- **Description of the task**
Take the data below and repeat it exactly.

[Start of Source excerpt]

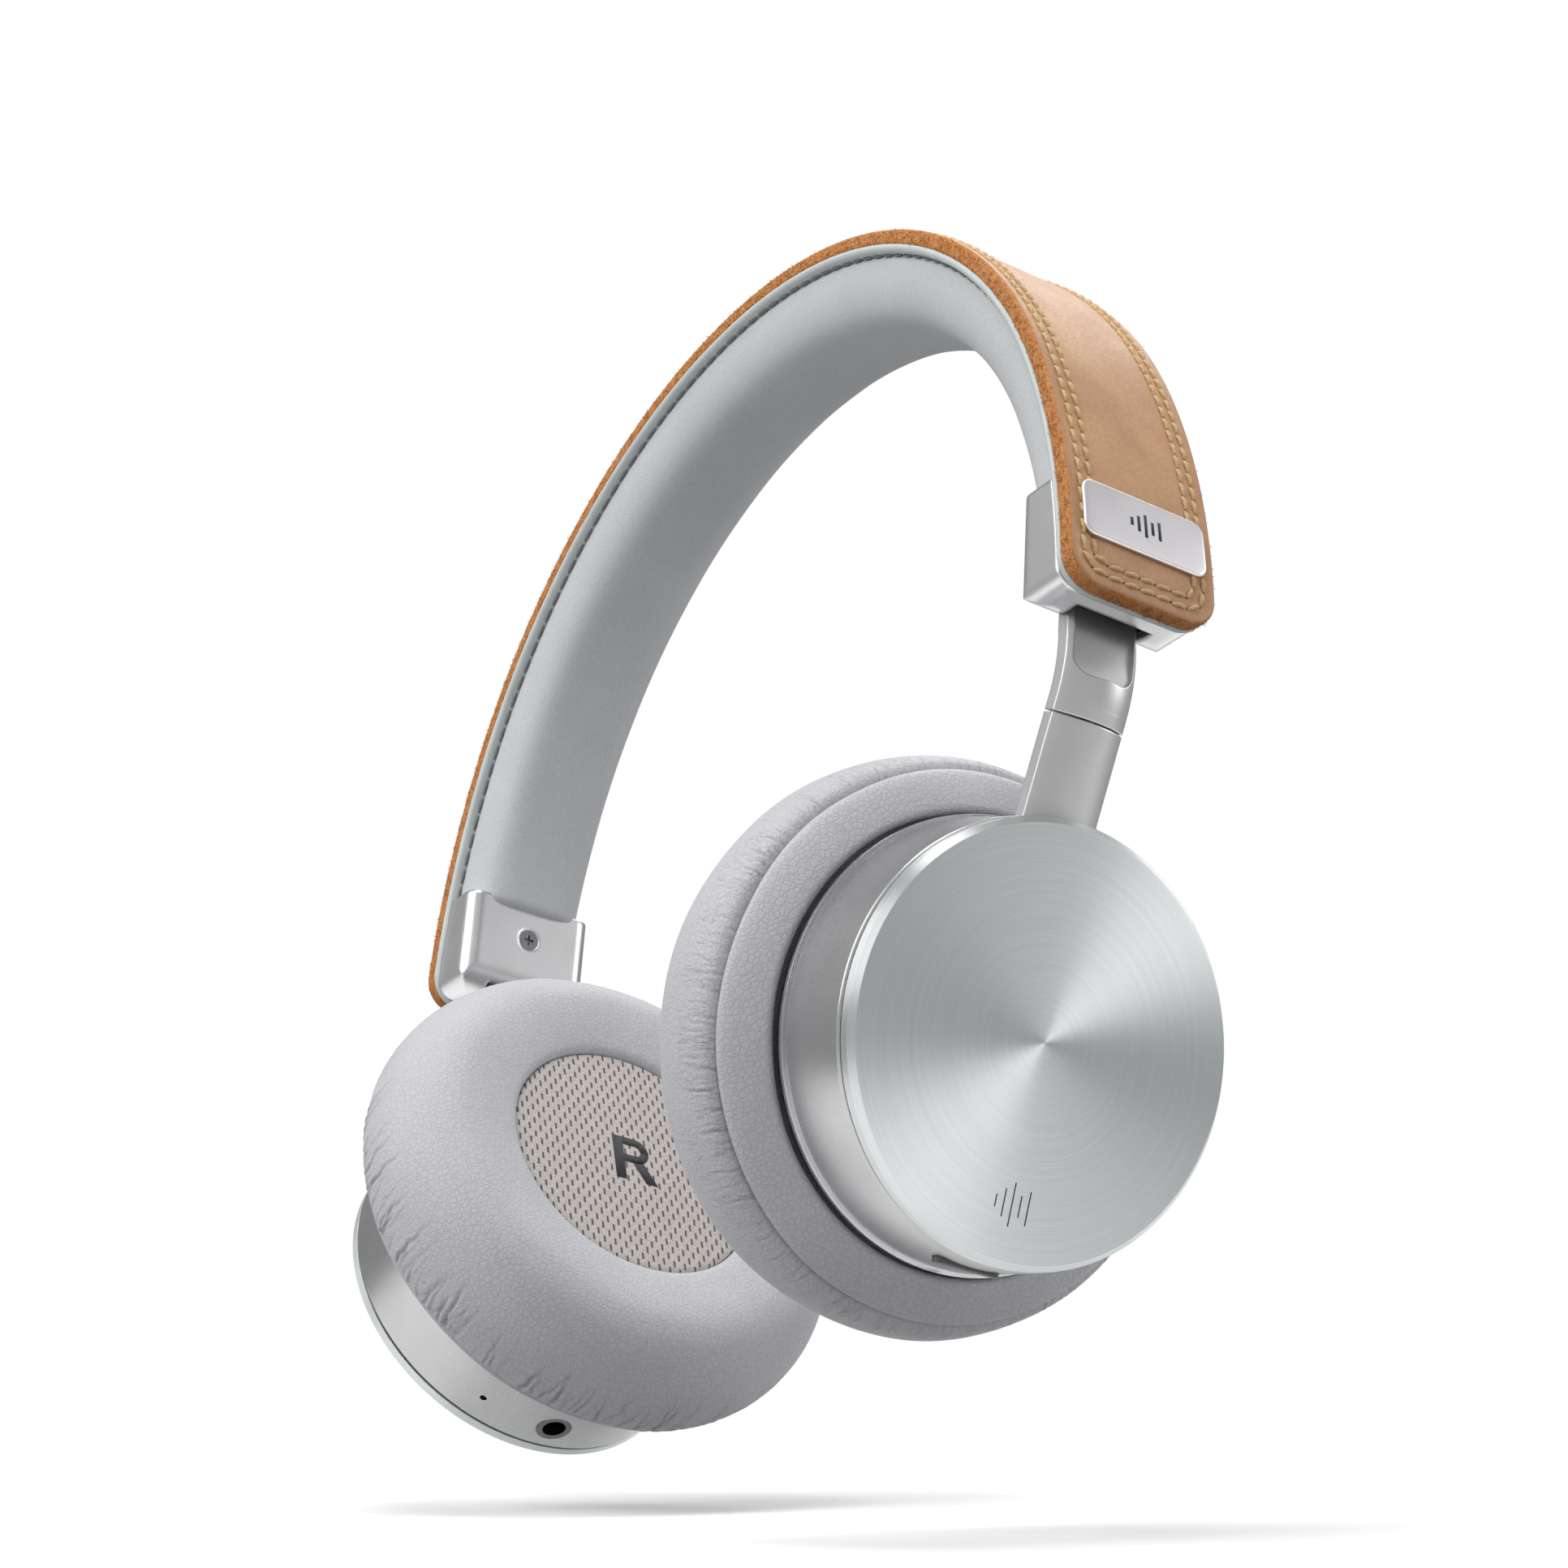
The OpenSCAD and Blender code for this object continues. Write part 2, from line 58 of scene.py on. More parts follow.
# Headband, in the part's own driving dimensions
CROWN_R = 89 * MM
SIDE_R = 106 * MM
CROWN_ANGLE = math.radians(66)
SIDE_ANGLE = math.radians(23)
STRAP_W = 24 * MM
STRAP_CORNER = 5 * MM
LEATHER_T = 2.4 * MM
CARRIER_T = 1.2 * MM
BAND_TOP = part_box("leather_strap")[1].z
CROWN_C = np.array([0, 0, BAND_TOP - CROWN_R])
CROWN_DIR = np.array([math.sin(CROWN_ANGLE), 0, math.cos(CROWN_ANGLE)])
SIDE_C = CROWN_C + (CROWN_R - SIDE_R) * CROWN_DIR
CROWN_LEN = CROWN_R * CROWN_ANGLE
BAND_LEN = CROWN_LEN + SIDE_R * SIDE_ANGLE

# Cups, in depths behind the disc's outer face
CUSHION_D = 40 * MM
MESH_D = 37.5 * MM
OPENING_R = 20.5 * MM
SEAM_R = 37.1 * MM


# ---- Places ----


class Cup:
    """Places on one cup: a radius, a depth behind the disc's outer face, and an angle from the top."""

    def __init__(self, side):
        mount = MOUNTS["ear_rest_" + side]
        self.body = "cup_" + side
        self.out = -np.array(mount["axis"], float)
        self.across = np.array([0.0, 1.0, 0.0])
        self.up = np.cross(self.out, self.across) * np.sign(self.out[0])
        self.centre = np.array(mount["pos_m"], float) + self.out * CUSHION_D

    def polar(self, radius, depth, angle):
        return self.flat(radius * np.sin(angle), radius * np.cos(angle), depth)

    def flat(self, across, up, depth):
        across, up, depth = np.broadcast_arrays(across, up, depth)
        return (
            self.centre
            + across[..., None] * self.across
            + up[..., None] * self.up
            - depth[..., None] * self.out
        )


def on_band(run, across, depth):
    """Places on the headband: a run along the leather's face from the crown, across it, and a depth in."""
    run, across, depth = np.broadcast_arrays(run, across, depth)
    side = np.sign(run)
    past = np.clip(np.abs(run) - CROWN_LEN, 0, None)
    angle = np.where(past > 0, CROWN_ANGLE + past / SIDE_R, np.abs(run) / CROWN_R)
    radius = np.where(past > 0, SIDE_R, CROWN_R) - depth
    centre_x = np.where(past > 0, SIDE_C[0], CROWN_C[0])
    centre_z = np.where(past > 0, SIDE_C[2], CROWN_C[2])
    x = side * (centre_x + radius * np.sin(angle))
    return np.stack([x, across, centre_z + radius * np.cos(angle)], -1)


# ---- Meshes ----


def smooth_line(points, step):
    """A Catmull-Rom curve through 2D points, sampled about every step."""
    p = np.array(points, float)
    p = np.vstack([2 * p[0] - p[1], p, 2 * p[-1] - p[-2]])
    out = []
    for i in range(1, len(p) - 2):
        count = max(1, round(np.linalg.norm(p[i + 1] - p[i]) / step))
        t = (np.arange(count) / count)[:, None]
        out.append(
            0.5
            * (
                2 * p[i]
                + (p[i + 1] - p[i - 1]) * t
                + (2 * p[i - 1] - 5 * p[i] + 4 * p[i + 1] - p[i + 2]) * t**2
                + (3 * p[i] - p[i - 1] - 3 * p[i + 1] + p[i + 2]) * t**3
            )
        )
    return np.vstack(out + [p[-2:-1]])


def grid_faces(nu, nv, wrap_u=False, wrap_v=False):
    """Faces between nu rows of nv points, which may close on themselves either way."""
    i, j = np.meshgrid(
        np.arange(nu if wrap_u else nu - 1),
        np.arange(nv if wrap_v else nv - 1),
        indexing="ij",
    )
    i2, j2 = (i + 1) % nu, (j + 1) % nv
    corners = [i * nv + j, i2 * nv + j, i2 * nv + j2, i * nv + j2]
    return np.stack(corners, -1).reshape(-1, 4)


def make(name, points, faces, material, body, slot, flat=None, values=None):
    """A smooth mesh from points and faces, merged where points meet, with faces outwards.
    flat is a UV for each point, and values a dict of one number for each point."""
    points = np.asarray(points, float).reshape(-1, 3)
    mesh = bpy.data.meshes.new(name)
    mesh.from_pydata(points.tolist(), [], [list(map(int, f)) for f in faces])
    if flat is not None:
        corner = np.zeros(len(mesh.loops), np.int32)
        mesh.loops.foreach_get("vertex_index", corner)
        layer = mesh.uv_layers.new(name="Flat")
        layer.data.foreach_set("uv", np.asarray(flat, np.float32).reshape(-1, 2)[corner].ravel())
    for key, value in (values or {}).items():
        attribute = mesh.attributes.new(key, "FLOAT", "POINT")
        attribute.data.foreach_set("value", np.asarray(value, np.float32).ravel())
    bm = bmesh.new()
    bm.from_mesh(mesh)
    bmesh.ops.remove_doubles(bm, verts=bm.verts, dist=1e-6)
    bmesh.ops.recalc_face_normals(bm, faces=bm.faces)
    bm.to_mesh(mesh)
    bm.free()
    mesh.polygons.foreach_set("use_smooth", np.ones(len(mesh.polygons), bool))
    mesh.materials.append(material)
    piece = bpy.data.objects.new(name, mesh)
    bpy.context.scene.collection.objects.link(piece)
    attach(piece, body)
    return piece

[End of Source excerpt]

- **Complete output**
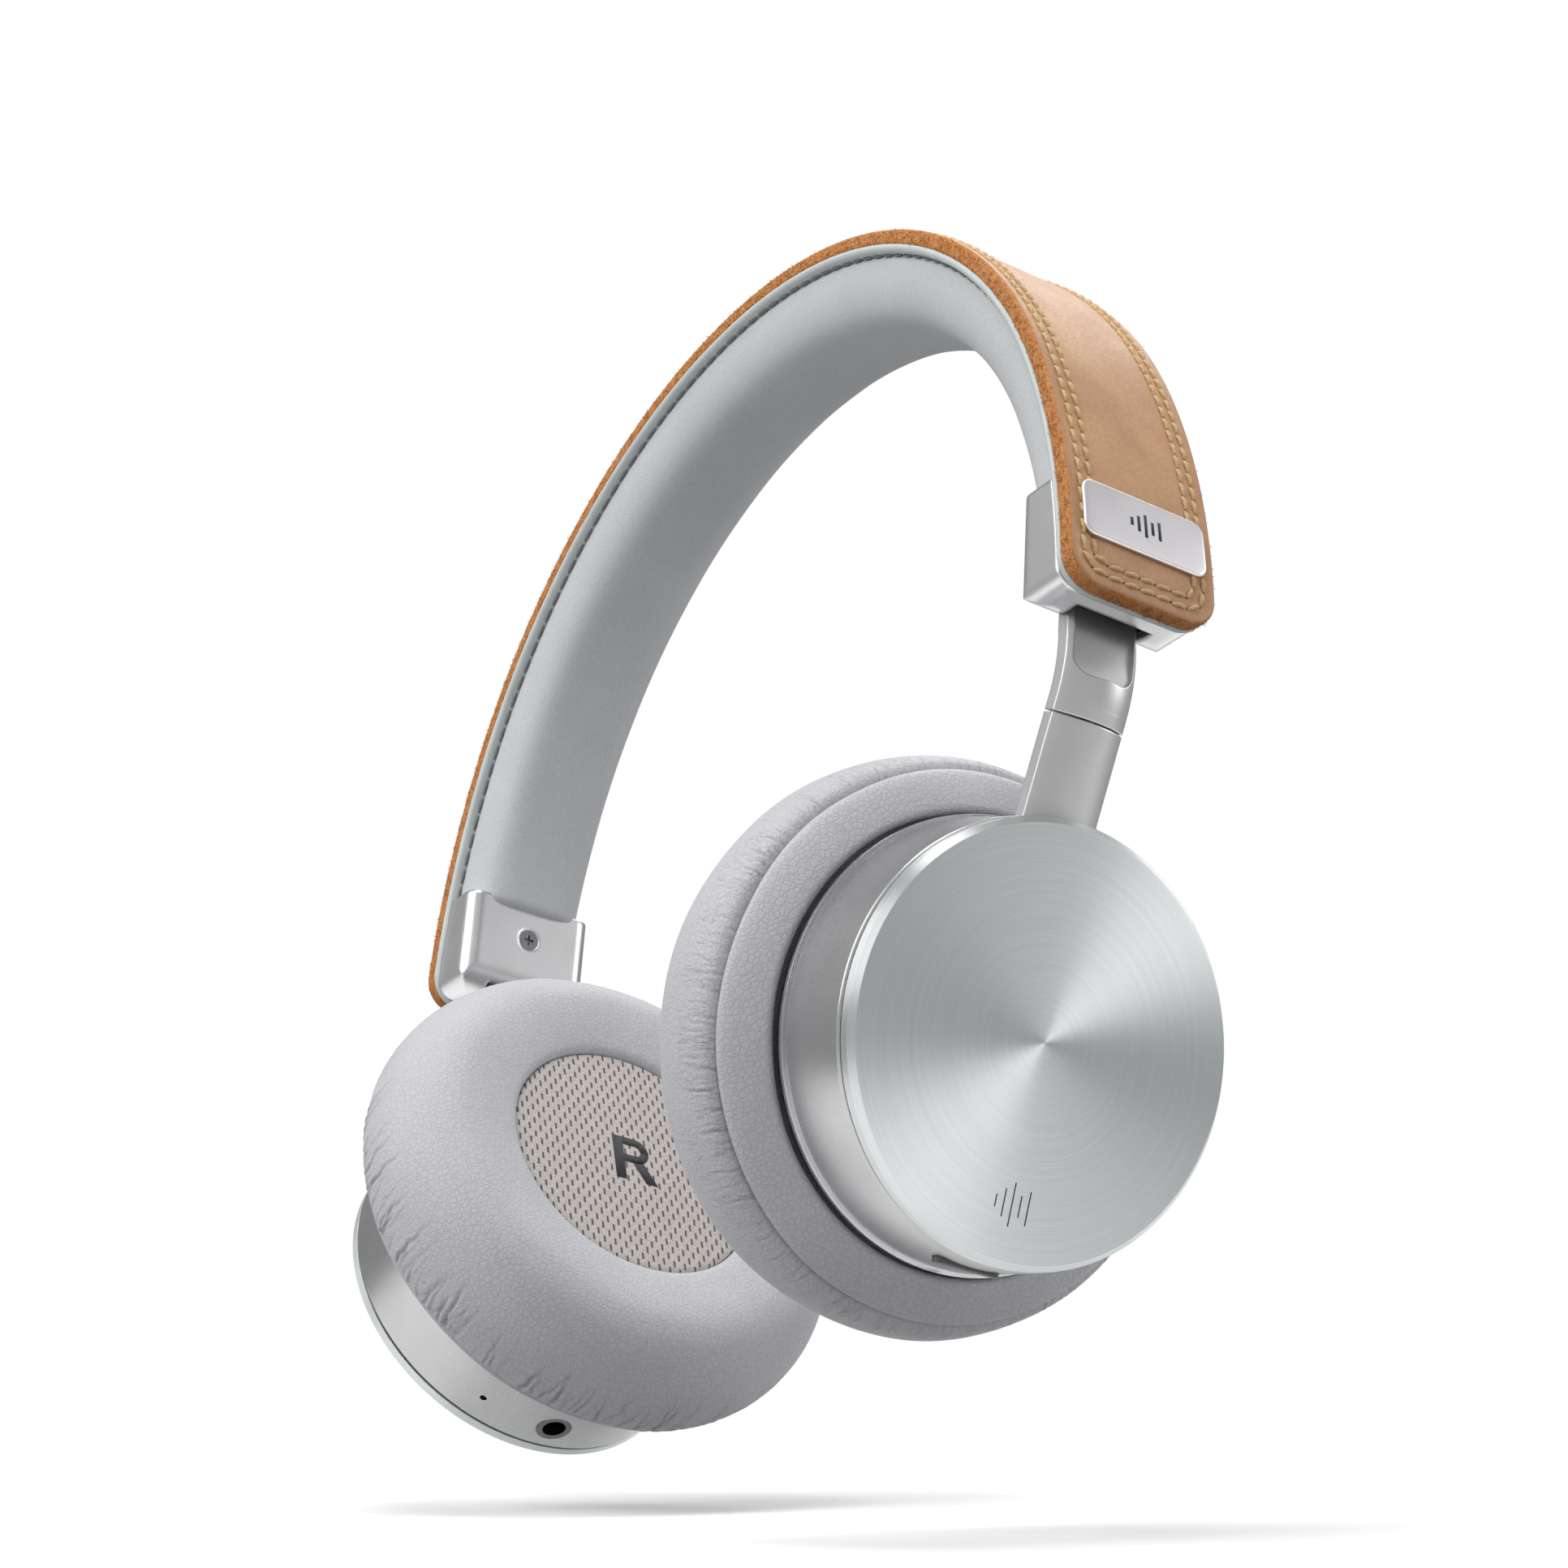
The OpenSCAD and Blender code for this object continues. Write part 2, from line 58 of scene.py on. More parts follow.
# Headband, in the part's own driving dimensions
CROWN_R = 89 * MM
SIDE_R = 106 * MM
CROWN_ANGLE = math.radians(66)
SIDE_ANGLE = math.radians(23)
STRAP_W = 24 * MM
STRAP_CORNER = 5 * MM
LEATHER_T = 2.4 * MM
CARRIER_T = 1.2 * MM
BAND_TOP = part_box("leather_strap")[1].z
CROWN_C = np.array([0, 0, BAND_TOP - CROWN_R])
CROWN_DIR = np.array([math.sin(CROWN_ANGLE), 0, math.cos(CROWN_ANGLE)])
SIDE_C = CROWN_C + (CROWN_R - SIDE_R) * CROWN_DIR
CROWN_LEN = CROWN_R * CROWN_ANGLE
BAND_LEN = CROWN_LEN + SIDE_R * SIDE_ANGLE

# Cups, in depths behind the disc's outer face
CUSHION_D = 40 * MM
MESH_D = 37.5 * MM
OPENING_R = 20.5 * MM
SEAM_R = 37.1 * MM


# ---- Places ----


class Cup:
    """Places on one cup: a radius, a depth behind the disc's outer face, and an angle from the top."""

    def __init__(self, side):
        mount = MOUNTS["ear_rest_" + side]
        self.body = "cup_" + side
        self.out = -np.array(mount["axis"], float)
        self.across = np.array([0.0, 1.0, 0.0])
        self.up = np.cross(self.out, self.across) * np.sign(self.out[0])
        self.centre = np.array(mount["pos_m"], float) + self.out * CUSHION_D

    def polar(self, radius, depth, angle):
        return self.flat(radius * np.sin(angle), radius * np.cos(angle), depth)

    def flat(self, across, up, depth):
        across, up, depth = np.broadcast_arrays(across, up, depth)
        return (
            self.centre
            + across[..., None] * self.across
            + up[..., None] * self.up
            - depth[..., None] * self.out
        )


def on_band(run, across, depth):
    """Places on the headband: a run along the leather's face from the crown, across it, and a depth in."""
    run, across, depth = np.broadcast_arrays(run, across, depth)
    side = np.sign(run)
    past = np.clip(np.abs(run) - CROWN_LEN, 0, None)
    angle = np.where(past > 0, CROWN_ANGLE + past / SIDE_R, np.abs(run) / CROWN_R)
    radius = np.where(past > 0, SIDE_R, CROWN_R) - depth
    centre_x = np.where(past > 0, SIDE_C[0], CROWN_C[0])
    centre_z = np.where(past > 0, SIDE_C[2], CROWN_C[2])
    x = side * (centre_x + radius * np.sin(angle))
    return np.stack([x, across, centre_z + radius * np.cos(angle)], -1)


# ---- Meshes ----


def smooth_line(points, step):
    """A Catmull-Rom curve through 2D points, sampled about every step."""
    p = np.array(points, float)
    p = np.vstack([2 * p[0] - p[1], p, 2 * p[-1] - p[-2]])
    out = []
    for i in range(1, len(p) - 2):
        count = max(1, round(np.linalg.norm(p[i + 1] - p[i]) / step))
        t = (np.arange(count) / count)[:, None]
        out.append(
            0.5
            * (
                2 * p[i]
                + (p[i + 1] - p[i - 1]) * t
                + (2 * p[i - 1] - 5 * p[i] + 4 * p[i + 1] - p[i + 2]) * t**2
                + (3 * p[i] - p[i - 1] - 3 * p[i + 1] + p[i + 2]) * t**3
            )
        )
    return np.vstack(out + [p[-2:-1]])


def grid_faces(nu, nv, wrap_u=False, wrap_v=False):
    """Faces between nu rows of nv points, which may close on themselves either way."""
    i, j = np.meshgrid(
        np.arange(nu if wrap_u else nu - 1),
        np.arange(nv if wrap_v else nv - 1),
        indexing="ij",
    )
    i2, j2 = (i + 1) % nu, (j + 1) % nv
    corners = [i * nv + j, i2 * nv + j, i2 * nv + j2, i * nv + j2]
    return np.stack(corners, -1).reshape(-1, 4)


def make(name, points, faces, material, body, slot, flat=None, values=None):
    """A smooth mesh from points and faces, merged where points meet, with faces outwards.
    flat is a UV for each point, and values a dict of one number for each point."""
    points = np.asarray(points, float).reshape(-1, 3)
    mesh = bpy.data.meshes.new(name)
    mesh.from_pydata(points.tolist(), [], [list(map(int, f)) for f in faces])
    if flat is not None:
        corner = np.zeros(len(mesh.loops), np.int32)
        mesh.loops.foreach_get("vertex_index", corner)
        layer = mesh.uv_layers.new(name="Flat")
        layer.data.foreach_set("uv", np.asarray(flat, np.float32).reshape(-1, 2)[corner].ravel())
    for key, value in (values or {}).items():
        attribute = mesh.attributes.new(key, "FLOAT", "POINT")
        attribute.data.foreach_set("value", np.asarray(value, np.float32).ravel())
    bm = bmesh.new()
    bm.from_mesh(mesh)
    bmesh.ops.remove_doubles(bm, verts=bm.verts, dist=1e-6)
    bmesh.ops.recalc_face_normals(bm, faces=bm.faces)
    bm.to_mesh(mesh)
    bm.free()
    mesh.polygons.foreach_set("use_smooth", np.ones(len(mesh.polygons), bool))
    mesh.materials.append(material)
    piece = bpy.data.objects.new(name, mesh)
    bpy.context.scene.collection.objects.link(piece)
    attach(piece, body)
    return piece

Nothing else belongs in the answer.